Hoping things will change requires active participation. And if folks laugh and say it makes no difference, let them laugh, and carry on with your hope. Hope is not day-dreaming. Hope is not passive. We risk ourselves. Maybe we make fools of ourselves. Hope is not certainty. It is not ‘I want’. It’s bigger than that. And when our unscientific ancestors built their fires and lit their candles to encourage the sun and the light, sure, they had no effect on nature, but a drastic effect on themselves. They had found a ritual to keep them going. They had found hope.
People can live without plenty of things. People can live without love. No-one can live without hope.
To keep hope alive requires effort. We think of effort as outward-facing activity, and in a secular society, it’s hard to talk about spiritual effort - because that’s directed inwards. I don’t mean self-improvement, or self-help, or any of the frantic western responses to disquiet. I mean quiet. Just that. Without any distractions. And so it is easier, early or late, and not an indulgence at all, to sit with yourself, or stand in your yard, or whatever it is you need to do, to be calm, and then to connect, and to notice what arises. This morning, early, when the light opened the garden, the first thing I saw were the snowdrops, luminous soft white, like the moon had dropped something.
I went in to make coffee, feed the cats, call a friend in difficulty, all the beginnings of the day.

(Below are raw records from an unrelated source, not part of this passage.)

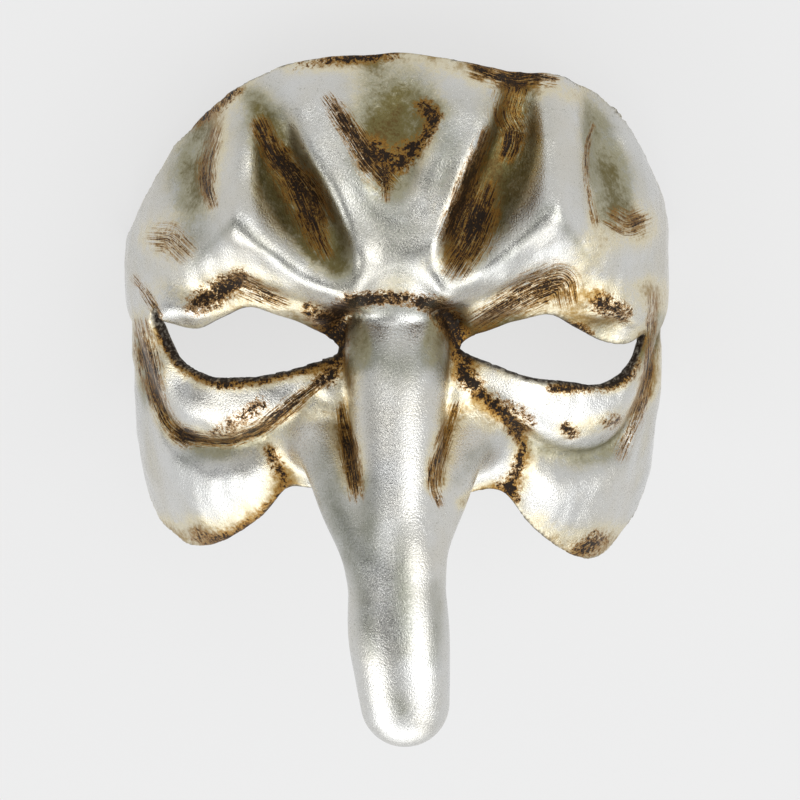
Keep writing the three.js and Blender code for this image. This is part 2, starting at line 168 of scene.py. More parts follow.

# Patina, placed as the face is seen from the front: (right, up, strength, half width) along each
# mark, in millimetres at the distance of the face. Streaks are dragged with the brush, speckles are
# dabbed on, glaze is thin ochre around them, and tarnish is the greenish grey of dulled leaf. Some
# tarnish marks are painted shade and painted dim reflections: under the bags, on the wings, on the
# crests, along the brow lines and on the nose.
STREAKS = {
    "left furrow, outer streak": [(-44.5, 86.5, 0.78, 3), (-40, 77.5, 0.87, 3.6),
        (-35.5, 71.5, 0.87, 4.2), (-32, 64.5, 0.87, 4.2), (-27, 52.5, 0.78, 3.6),
        (-24, 46.5, 0.55, 2.5)],
    "left furrow, inner streak": [(-41, 80.5, 0.46, 2.5), (-36.5, 75, 0.78, 3),
        (-32, 70.5, 0.87, 3.6), (-27, 63.5, 0.83, 3.6), (-24, 57.5, 0.55, 3)],
    "right furrow, inner streak": [(27, 84, 0.7, 2.2), (23.5, 74, 0.95, 2.7), (20, 64, 0.98, 3.2),
        (15.5, 53, 0.85, 3)],
    "right furrow, lower mass": [(28, 66, 0.7, 3.6), (25, 58, 0.97, 5.8),
        (22.5, 51, 0.97, 6.2), (18, 43.5, 0.7, 4.8)],
    "right furrow, upper spot": [(36, 84, 0.64, 3), (35.5, 80.5, 0.9, 3.6), (34.5, 78, 0.64, 3)],
    "right furrow, top": [(36.5, 100, 0.55, 5.5), (35.5, 96, 0.51, 5.5), (34.5, 91, 0.55, 5.5),
        (36.5, 86.5, 0.55, 4.8)],
    "middle hollow, left edge": [(-23, 95.5, 0.5, 2), (-19, 90, 0.8, 3),
        (-14.5, 83, 0.85, 3.4), (-10, 76, 0.85, 4.2), (-5.5, 71, 0.74, 4.2)],
    "middle hollow, drip": [(-5, 72.5, 0.74, 2.5), (-4.5, 67.5, 0.78, 1.5), (-4.5, 63.5, 0.55, 1.1)],
    "left temple line": [(-59, 84.5, 0.32, 2.5), (-61.5, 75, 0.55, 3), (-61.5, 67.5, 0.74, 2.5),
        (-60, 62, 0.55, 1.9)],
    "left temple dab": [(-77, 51.5, 0.46, 3.6), (-73.5, 51, 0.55, 5.5), (-70.5, 48.5, 0.51, 4.8)],
    "right temple line": [(61.5, 87, 0.55, 0.9), (59.5, 79.5, 0.55, 0.9), (59.5, 69, 0.46, 1.1),
        (62, 56.5, 0.37, 1.5)],
    "right temple dab": [(69, 57, 0.55, 3.6), (72.5, 55.5, 0.55, 4.2), (76, 56.5, 0.64, 3.6)],
    "left lid hatch": [(-49.5, 36, 0.64, 3.6), (-44, 33.5, 0.64, 3), (-38, 31, 0.46, 2.5)],
    "right lid hatch": [(26, 25, 0.64, 3.6), (33.5, 29.5, 0.69, 4.2), (42.5, 34.5, 0.74, 5.5),
        (51, 37, 0.74, 5.5), (53, 33, 0.55, 3.6)],
    "left nose groove": [(-19, -3, 0.46, 1.9), (-17.5, -10.5, 0.78, 2.1), (-16, -16.5, 0.9, 2.7),
        (-15, -24.5, 0.83, 2.7), (-14, -31, 0.46, 2.5)],
    "right nose groove": [(17.5, -2.5, 0.46, 1.9), (15, -10, 0.55, 2.1), (12, -19.5, 0.64, 2.5),
        (11, -27.5, 0.64, 2.1), (12.5, -33, 0.37, 1.9)],
    "left bag crease": [(-68, -12, 0.9, 3), (-63.5, -13, 0.78, 1.9), (-55, -13.5, 0.69, 1.9),
        (-50.5, -12, 0.74, 2.1), (-44, -9, 0.78, 2.5), (-37.5, -4, 0.78, 2.7),
        (-30.5, 1.5, 0.74, 2.1), (-23, 7.5, 0.64, 2.1), (-20.5, 12, 0.55, 2.5)],
    "left side groove": [(-84.5, 38, 0.32, 1.9), (-81, 33.5, 0.46, 1.9), (-77.5, 28, 0.55, 1.9)],
    "left cheek groove": [(-82.5, 23, 0.5, 3), (-80, 11, 0.82, 3.6), (-78, 2, 0.75, 3),
        (-74, -7.5, 0.69, 2.5), (-68.5, -12.5, 0.74, 2.5)],
    "right side groove": [(80.5, 32, 0.46, 1.9), (80, 23, 0.55, 1.9), (79.5, 11, 0.55, 1.9),
        (77.5, 1.5, 0.74, 2.1), (75.5, -5, 0.55, 2.5), (70.5, -17.5, 0.37, 3)],
    "top edge, right": [(25, 105, 0.69, 3), (32, 103, 0.83, 3.6), (37, 102, 0.83, 3.6),
        (43.5, 102.5, 0.78, 3), (48.5, 102, 0.55, 2.5)],
}
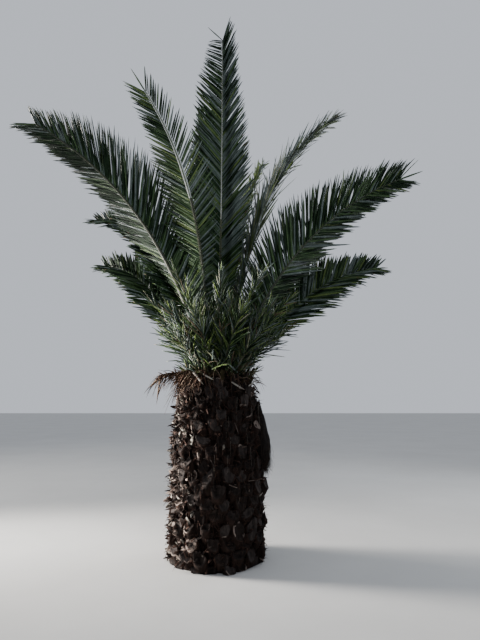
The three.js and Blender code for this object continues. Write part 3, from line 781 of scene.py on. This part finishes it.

I blew out the candle. It had done its work - a ritual to help me do mine.
Every year for many years during the dark season I’ve reread your lovely piece about the holy dark and cooking mushrooms and sipping red wine and defecting from the fluorescent lit neurosis of modernity and inhabiting our wintering. This beautiful piece feels like the imbolc symmetrical piece, about hope and dedication to emergent life and I’m so grateful to be able to find your words here today. Thank you for clearing a path for sanity and for my own dedicated writing life. Grateful. Deeply. 🙏🏼
What gives me hope is knowing that for all of us, including those who wish us harm, things never go quite according to plan. In their failures, which will be many, there is always an opening to do otherwise and differently. In the dark, look for those openings that let in the light, and when you find one put your finger in it and twist it bigger. Hope in action.